Lipse ne répondit rien ; c’était le meilleur parti qu’il pût prendre : ses amis lui font honneur de ce silence ; ils disent qu’il méprisa généreusement cet adversaire, et qu’à l’exemple d’un dogue qui passe son chemin sans se détourner pour aller mordre un petit chien qui aboie contre lui, il ne daigna s’abaisser à combattre l’anonyme. C’est ainsi qu’on parle presque toujours lorsqu’on ne sait que répondre. Exindè maledicta acerbiora nescio quis terræ filius, Idoli Hallensis (ô Lucianeam blasphemiam igne Turtareo expiandam !) titulo ementito, sparsit in vulgus. Sed prudentioribus amicis suadentibus, Lipsius siluit, et judicio contemsit, atque adeò contemtu solo novum istum Porphyrium vincendum esse censuit. Sic ferè generosior molossus importunum catulum stolidè adlatrantem præterit, nec dente aut pugnâ dignatur [14].

(B) On se trompe quand on assure qu’il avait été secrétaire de Bonsars, et qu’il a publié les lettres qu’ils s’étaient écrites. ] J’en veux ici au savant M. Morhof : voici ses paroles[15] : Bongarsii et Lingelsheimii [16] epistolæ editæ sunt Argentor. an. 1660, in-12 [17]. Erat Bongarsius vir suo tempore magni nominis sub Henrico IV negotiis publicis sæpè admotus.….……. Lingelsheimius itidem vir in publicâ dignitate constitutus, et ad Helvetios legatus, olim Bongarsio ab epistolis litteras Bongarsianas unà cum suis publicavit ; fuit enim inter illos commercium litterarum mutuum. Comparez cela avec la préface du libraire, vous serez épouvanté que d’habiles gens soient sujets à prendre le change d’une manière si énorme. La destinée des auteurs est déplorable, car lors même qu’ils croient appliquer le plus fortement leur attention, ils prennent mal le sens d’un passage très-facile : je crains extrêmement que cela ne me soit arrivé une infimité de fois. Voici ce que le libraire de Strasbourg expose à la tête de son édition. Leges hic Bongarsii et Lingelshemii epistolas multâ eruditione et variis prudentiæ documentis plenas, beneficio nobilissimi amplissimæque dignitatis viri qui Enclytæ Reip. ad Helvetios legatus à clarissimo viro Dn. Francisco Veyrazio eas ut lucem viderent, accepit. Has venerandus hic senex, qui in contubernio illustris Bongarsii duodecim annos eidem ab epistolis vixerat, descripsit integras. Le libraire parle là de deux personnes ; de la première sans la nommer, et de la seconde en la nommant François Veyraz. Celui-ci avait fourni les lettres à l’autre, qui avait été député, de la ville de Strasbourg, en Suisse. C’est sans doute de Veyraz qu’il faut entendre ce que le libraire expose dans la dernière partie du passage que j’ai rapporté : c’est Veyraz qui a été secrétaire de Bongars pendant douze ans, c’est lui qui a copié les lettres que ce libraire a publiées. Il y avait long-temps que Lingelsheim était parti de ce monde lorsqu’elles virent le jour. Ainsi M. Morhof s’est trompé en plusieurs manières [18].
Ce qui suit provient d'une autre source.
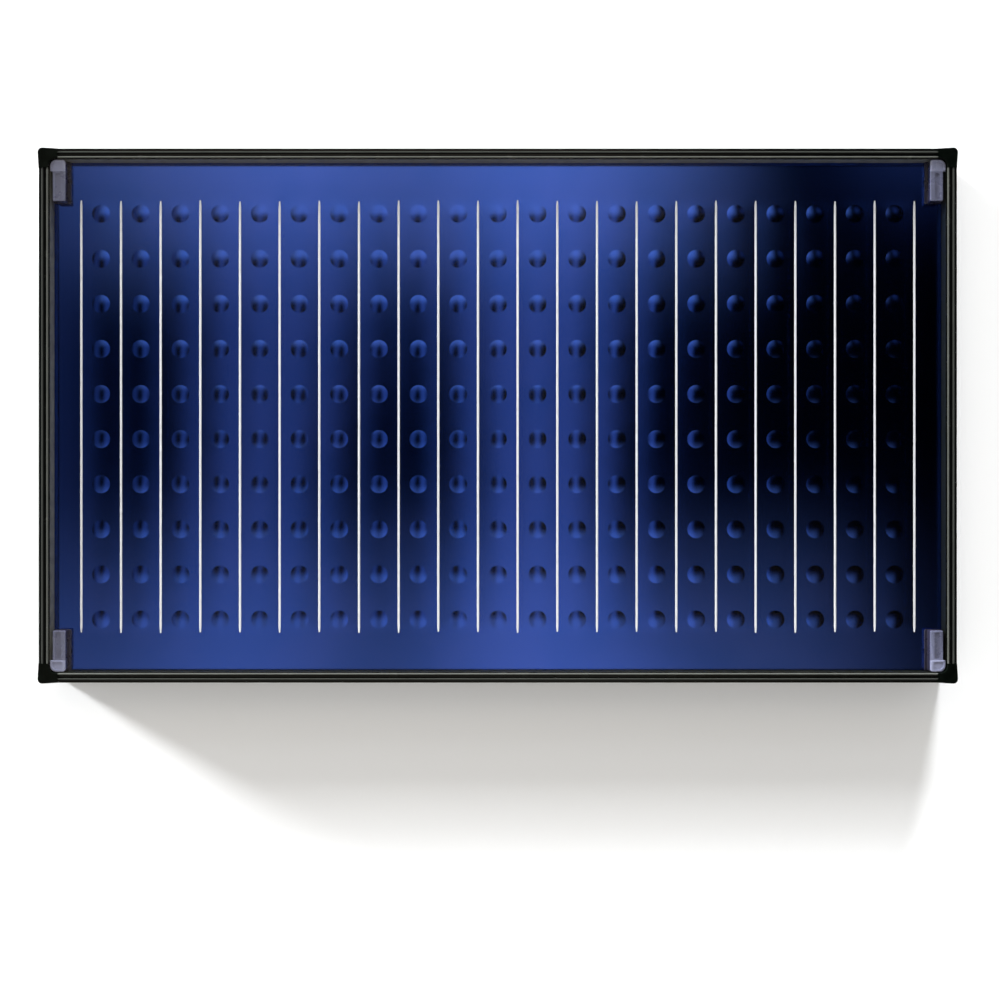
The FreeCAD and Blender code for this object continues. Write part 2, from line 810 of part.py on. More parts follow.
def corner_insert(name, side_x, side_y, _):
    """Thin light moulding that bridges a notch of the sheet, over a socket, and rests on the sheet's edges."""
    body = new_body("corner_insert_" + name)

    def box(sketch, low, high):
        corners = [(f"-{side_x} * ({along})", f"-{side_y} * ({across})") for along, across in (low, high)]
        draw_box(sketch, *corners)

    flange = new_sketch(body)
    box(flange, ("0", "0"), ("insert_length", "insert_width"))
    pad(body, flange, "insert_flange")
    rib = new_sketch(body)
    box(rib, ("insert_rib_outer", "0"), ("insert_rib_inner", "insert_width"))
    pad(body, rib, "insert_height")
    head = new_sketch(body)
    box(head, ("0", "0"), ("insert_head_inner", "insert_head_end"))
    solid = pad(body, head, "insert_height")
    round_edges(
        body,
        solid,
        "insert_corner_radius",
        lambda edge, mid: is_upright(edge) and is_at(mid, "0", "0"),
    )
    trough = new_sketch(body, height="insert_height")
    box(
        trough,
        ("insert_trough_outer", "insert_head_end + insert_trough_end"),
        ("insert_trough_inner", "insert_width - insert_trough_end"),
    )
    pocket(body, trough, "insert_trough_depth")
    below_rib = new_sketch(body)
    box(
        below_rib,
        ("insert_rib_outer + insert_wall", "insert_head_end"),
        ("insert_rib_inner - insert_wall", "insert_width - insert_wall"),
    )
    pocket(body, below_rib, "insert_height - insert_trough_depth - insert_wall", upward=True)
    below_head = new_sketch(body)
    box(
        below_head,
        ("insert_head_hollow_start", "insert_head_hollow_start"),
        ("insert_head_inner - insert_wall", "insert_head_end - insert_wall"),
    )
    pocket(body, below_head, "insert_height - insert_wall", upward=True)
    saddle = new_sketch(body, "YZ_Plane")
    draw_circle(
        saddle,
        f"-{side_y} * ({FACE_Y} - channel_width - insert_gap - header_offset)",
        f"header_height - {SHEET_TOP}",
        "socket_radius + insert_socket_gap",
    )
    pocket(body, saddle, symmetric=True)
    place(
        body,
        x=f"{side_x} * ({FACE_X} - channel_width - insert_gap)",
        y=f"{side_y} * ({FACE_Y} - channel_width - insert_gap)",
        z=SHEET_TOP,
    )


# ---------------------------------------------------------------- build and write


def check(sub_parts):
    doc.recompute()
    for thing in doc.Objects:
        if {"Invalid", "Error"} & set(thing.State):
            raise RuntimeError(f"{thing.Name} is {thing.State}")
    for thing in sub_parts:
        if thing.Shape.isNull() or not thing.Shape.isValid() or not thing.Shape.Solids:
            raise RuntimeError(f"{thing.Label} has no valid solid")


def write(sub_parts):
    os.makedirs("parts", exist_ok=True)
    for thing in sub_parts:
        thing.Shape.exportStep(os.path.join("parts", thing.Label + ".step"))
        print(thing.Label, len(thing.Shape.Solids), "solid(s)", round(thing.Shape.Volume / 1000, 1), "cm3")


spreadsheet = make_spreadsheet()
frame_channels()
corner_pieces()
back_panel()
wool_slab()
glass_pane()
glazing_strips()
absorber_sheet()
weld_seams()
for tube_number in range(1, int(value("riser_count")) + 1):
    riser_tube(tube_number)
header_tube("header_tube_rear", 1)
header_tube("header_tube_front", -1)
for header_end in ends_and_sides():
    header_socket(*header_end)
    header_grommet(*header_end)
    corner_insert(*header_end)
sensor_pocket()
sensor_grommet()

bodies = [thing for thing in doc.Objects if thing.TypeId == "PartDesign::Body"]
check(bodies)
write(bodies)
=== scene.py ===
import math
import random

import bmesh
import bpy
from mathutils import Matrix, Vector


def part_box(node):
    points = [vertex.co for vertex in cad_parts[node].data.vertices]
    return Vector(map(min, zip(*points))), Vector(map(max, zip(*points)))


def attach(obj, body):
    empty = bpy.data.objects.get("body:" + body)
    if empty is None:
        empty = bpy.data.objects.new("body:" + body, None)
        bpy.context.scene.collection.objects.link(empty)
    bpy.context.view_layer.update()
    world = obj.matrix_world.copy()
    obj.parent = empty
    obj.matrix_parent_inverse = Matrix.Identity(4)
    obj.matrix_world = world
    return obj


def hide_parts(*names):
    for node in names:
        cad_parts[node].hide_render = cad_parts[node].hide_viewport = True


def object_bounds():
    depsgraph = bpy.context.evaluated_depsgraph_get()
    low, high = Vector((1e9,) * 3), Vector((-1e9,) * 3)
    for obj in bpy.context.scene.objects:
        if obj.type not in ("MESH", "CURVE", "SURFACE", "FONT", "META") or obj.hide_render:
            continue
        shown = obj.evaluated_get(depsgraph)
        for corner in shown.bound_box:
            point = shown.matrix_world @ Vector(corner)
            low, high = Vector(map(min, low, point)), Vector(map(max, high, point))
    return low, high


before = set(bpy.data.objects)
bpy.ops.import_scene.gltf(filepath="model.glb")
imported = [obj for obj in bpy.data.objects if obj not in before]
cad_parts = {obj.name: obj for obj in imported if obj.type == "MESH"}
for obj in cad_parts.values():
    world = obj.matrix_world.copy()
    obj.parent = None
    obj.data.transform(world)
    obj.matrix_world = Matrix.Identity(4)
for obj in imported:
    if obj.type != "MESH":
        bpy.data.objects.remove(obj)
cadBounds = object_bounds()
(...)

  1. Voyez Scaligérana, voce Lingelshemius, et les Lettres de Lingelsheim, pag. 194.
  2. Scaligérana, ibidem.
  3. Voyez ses Lettres, lib. IV, epistola CCCXV.
  4. Scaligérana, voce Denaisius.
  5. Placcius, de Anonymis, num. 51, p. 18.
  6. In Vitis Jurisconsult., pag. 447.
  7. Dans la Clef des Lettres, pag. 153 et 185 Opusculorum, edit. Ultraj., 1669.
  8. Baudius, epist. X, centur. II, p. m. 167.
  9. Additions aux Éloges, tom. II, p. 383
  10. Elle est dans le Recueil des Lettres écrites à Goldast, imprimé l’an 1688, pag. 167.
  11. Lingelsheim, epist. LVII 24 ad Bongarsium.
  12. Il s’appelait Anastasius Cochletius. Son livre est intitulé : Palæstra honoris D. Virginis Halensis pro Justo Lipsio, contrà Dissertationem mentiti Idoli Hallensis, 1607.
  13. Lingelsheim, epist. LXXVI ad Bongarsium, pag. 228.
  14. Auber. Miræus, in Vitâ Lipsii, ad ann. 1605, pag. m. 24.
  15. Morhofius, Polyhist., lib. I, c. XXIV, pag. 306.
  16. Il fallait dire Lengelshemii.
  17. Voyez l’article Bongars, tom. III, pag. 558, remarque (H).
  18. Voyez l’article Bongars, tom. III, citation (18).